From 1965 until today, mosquito control operations in the coastal areas (Languedoc-Roussillon and Bouches-du-Rhône) have been perfected and have become more and more “specific”. They have, however, used two common pesticides belonging to the organophosphorus family, fenitrothion (anti-adult or imagocide) and temephos (larvicide). One advantage of these contact insecticides is that they rapidly decompose in the ecosystem; however, their toxicity is not selective, i.e., they affect vertebrates as well as invertebrates. Whereas mammals are relatively insensitive to them, this is not at all true of birds for which fenitrothion and temephos are “highly toxic”. A small quantity of these products is enough to kill a bird either by inhalation of particles, or through dermal contact with the insecticide spray or contaminated vegetation, or by ingestion of contaminated food or residues when birds groom their feathers. A third organic insecticide, which is being more and more used by the EID, is Bti (Bacillus thuringiensis israelensis). Bti is a bacterium that is naturally found in the soil and kills mosquito larvae by ingestion. More selective and less toxic than the previous products, Bti is not widely used due to its higher cost and lower effectiveness. Its impact on the non-targeted fauna concerns mainly aquatic invertebrates, which are consumed by fauna in the wetland zones.

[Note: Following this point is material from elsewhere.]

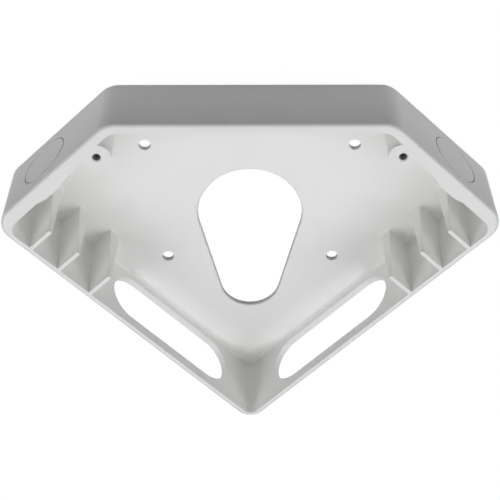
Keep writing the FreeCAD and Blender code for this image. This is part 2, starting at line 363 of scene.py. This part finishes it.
def footprint(share):
    """Outline of the casting's underside, drawn in: its farthest point in each direction."""
    vertices = np.empty(3 * len(casting.data.vertices))
    casting.data.vertices.foreach_get("co", vertices)
    vertices = vertices.reshape(-1, 3)
    feet = vertices[vertices[:, 2] < low[2] + FOOT_BAND, :2]
    turns = np.linspace(0, 2 * np.pi, SHADE_CARD_DIRECTIONS, endpoint=False)
    farthest = np.argmax(feet @ np.array([np.cos(turns), np.sin(turns)]), axis=0)
    return feet[farthest[farthest != np.roll(farthest, 1)]] * share


square = np.array([[-1, -1], [1, -1], [1, 1], [-1, 1]])
# Painted shade under the tray, drawn in from the casting's underside.
shade_card = flat_sheet("shade_card", footprint(SHADE_CARD_SHARE), SHADE_CARD_HEIGHT,
                  ground_material("painted_shade_card", SHADE_CARD_GREY, gleams=False))
paper = flat_sheet("paper", square * PAPER_HALF, PAPER_HEIGHT,
                   ground_material("paper_white", PAPER_GREY))
table = flat_sheet("table", square * TABLE_HALF, TABLE_HEIGHT,
                   ground_material("table_dark", TABLE_GREY))
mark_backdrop(table, paper, shade_card)
print("card with", len(shade_card.data.vertices), "corners")

# %% [markdown]
# ## The lamps
# The tray's concave corners hold clear shadows, so the light came from soft boxes and hardly
# from the room. Lamps can be set by eye, but each change shifts every tone at once. Here each
# kind of lamp was rendered alone, and their strengths were then solved for so that the sum
# gives the tones seen in the picture. What is left are four pairs, the same on both sides: a
# strong one beside the bracket and fainter ones overhead, behind and in front.

# %% Soft boxes
LAMP_SIZE = 0.5
LAMP_DISTANCE = 1.0
LAMP_COLOUR = (1.0, 0.995, 1.025)
# The turn, rise and light of each kind of lamp.
LAMPS = {"side": (0, 45, 0.318), "overhead": (0, 78, 0.080),
         "behind": (45, 50, 0.080), "front": (-45, 43, 0.068)}


def softbox(name, turn, rise, light):
    """A square soft lamp, turned from +X towards +Y and raised by these degrees.

    light is what falls on a surface at the origin that faces the lamp: a diffuse white there
    shows as this value, from a lamp of light * pi^2 * distance^2 watts.
    """
    lamp = bpy.data.lights.new(name, "AREA")
    lamp.shape, lamp.size = "SQUARE", LAMP_SIZE
    lamp.energy = light * math.pi ** 2 * LAMP_DISTANCE ** 2
    lamp.color = LAMP_COLOUR
    box = bpy.data.objects.new(name, lamp)
    turn, rise = math.radians(turn), math.radians(rise)
    direction = Vector((math.cos(rise) * math.cos(turn), math.cos(rise) * math.sin(turn),
                        math.sin(rise)))
    facing = direction.to_track_quat("Z", "Y").to_matrix().to_4x4()
    box.matrix_world = Matrix.Translation(direction * LAMP_DISTANCE) @ facing
    bpy.context.collection.objects.link(box)


for kind, (turn, rise, light) in LAMPS.items():
    softbox(kind + "_right", turn, rise, light)
    softbox(kind + "_left", 180 - turn, rise, light)
print(2 * len(LAMPS), "lamps, the strongest of",
      round(max(light for *_, light in LAMPS.values()) * math.pi ** 2 * LAMP_DISTANCE ** 2, 1), "W")

# %% [markdown]
# ## The room
# The picture's background is plain white. A white room around the bracket would also light it
# from all sides and wash out the shadows in its corners. So the room is white only where the
# camera looks straight at it, and gives no light.

# %% A room that is white to look at
world = bpy.data.worlds.new("room")
world.use_nodes = True
room = world.node_tree
room.nodes.clear()
seen = node(room, "ShaderNodeLightPath", output="Is Camera Ray")
sky = node(room, "ShaderNodeBackground", {"Color": (1.0, 1.0, 1.0, 1.0), "Strength": seen})
surroundings = room.nodes.new("ShaderNodeOutputWorld")
room.links.new(sky.socket, surroundings.inputs["Surface"])
bpy.context.scene.world = world
print("world", world.name)

# %% [markdown]
# ## The camera
# The picture is turned by half a turn: the bracket's front wall is at the top of it. The camera
# stands in front of that wall and looks down at the tray, with its own top towards the ground.
# A view set by eye is close at best. Its place, aim, tilt and lens were fitted to the bracket's
# corners and edges in the picture, so the outline falls within a pixel or two of its place.

# %% Camera
CAMERA_RISE = math.radians(54.23)
CAMERA_DISTANCE = 0.9572
AIM = Vector((0.0, 0.00865, 0.0026))
TILT = math.radians(0.11)
FOCAL_PIXELS = 1937.3
PICTURE = 500
SENSOR = 36.0

ahead = Vector((0.0, math.cos(CAMERA_RISE), -math.sin(CAMERA_RISE)))
right = Vector((1.0, 0.0, 0.0))
above = right.cross(ahead)
facing = Matrix((-right, -above, -ahead)).transposed().to_4x4()
camera_data = bpy.data.cameras.new("camera")
camera_data.sensor_width = SENSOR
camera_data.lens = FOCAL_PIXELS / PICTURE * SENSOR
camera = bpy.data.objects.new("camera", camera_data)
camera.matrix_world = (Matrix.Translation(AIM - ahead * CAMERA_DISTANCE) @ facing
                       @ Matrix.Rotation(-TILT, 4, "Z"))
bpy.context.collection.objects.link(camera)
bpy.context.scene.camera = camera
bpy.context.scene.view_settings.view_transform = "Standard"
print("lens", round(camera_data.lens, 1), "mm")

As is the case for many invertebrates, mosquitoes can transmit parasites, bacteria, and viruses. This includes the “West Nile” virus, identified in the south of France in 1962, it struck in September 2000. 53 horses contracted the disease, but no humans were affected. In the United States, the virus appeared in 1999 in the state of New York, and spread rapidly to most of the other states, as well as Canada, infecting several thousand people and causing several hundred deaths. But it is important to note that the strain present in France is much less virulent than the one that struck in the United States, rarely causes anything more than a slight fever for a few days, and sometimes has no effect at all.
Birds are reservoirs for viruses, because they are likely to host and propagate a virus if they are bitten by an insect carrying it. Mammals, like the horse or man, are “epidemiological dead ends”, that is they can neither multiply nor transmit a disease, but can be affected by it. The return of the West Nile virus is frequently cited as a public health issue in order to justify mosquito control in the Camargue. However, this argument does not stand up to the facts: most of the sources of the virus identified until now are located in regions that have already had mosquito control operations (Hérault and Gard departments) or are far from zones with a high concentration of mosquitoes (the centre of the Var department). In addition, mosquito control “for reasons of comfort” only concerns mosquitoes from the Ochlerotatus (Aedes) genera, of which the mass emergence results when the eggs are washed into the water or flooded zone, whereas it is the mosquitoes of the Culex genera, which are not a big nuisance, that are the best vectors for transmitting the West Nile virus. Rather than massive (and ineffective) “sanitary” mosquito control, which is practiced in the United States, France has opted to set up a monitoring system. In this way, the epidemiological cycle can be understood and any circulation of the virus can be detected before any clinical signs appear among equines or human beings.
The Tour du Valat is part of a network of 16 sites that are participating in this surveillance programme by monitoring “sentinel” domestic birds in the Camargue. It is also carrying out campaigns to capture wild birds in order to evaluate the seropositivity of resident species and migratory species as soon as they arrive in the spring. The 2003-2004 results show very few seroconversions among the birds.
No West Nile case was observed among people or horses in the departments involved in this monitoring in 2003 (Bouches-du-Rhône, Gard, Hérault, Aude, and Pyrenees orientales). On the other hand, seven human clinical cases and four equine cases confirmed the presence of the virus in the Var, resulting in the extension of the monitoring to the entire Provence-Alpes Côte d’Azur area in 2004.
In the first nine months of 2005, no cases of seroconversion (among birds, horses or humans) were detected. Recent developments in the elaboration of a vaccine against the West Nile virus may provide the best long term solution for the human populations exposed to the virus.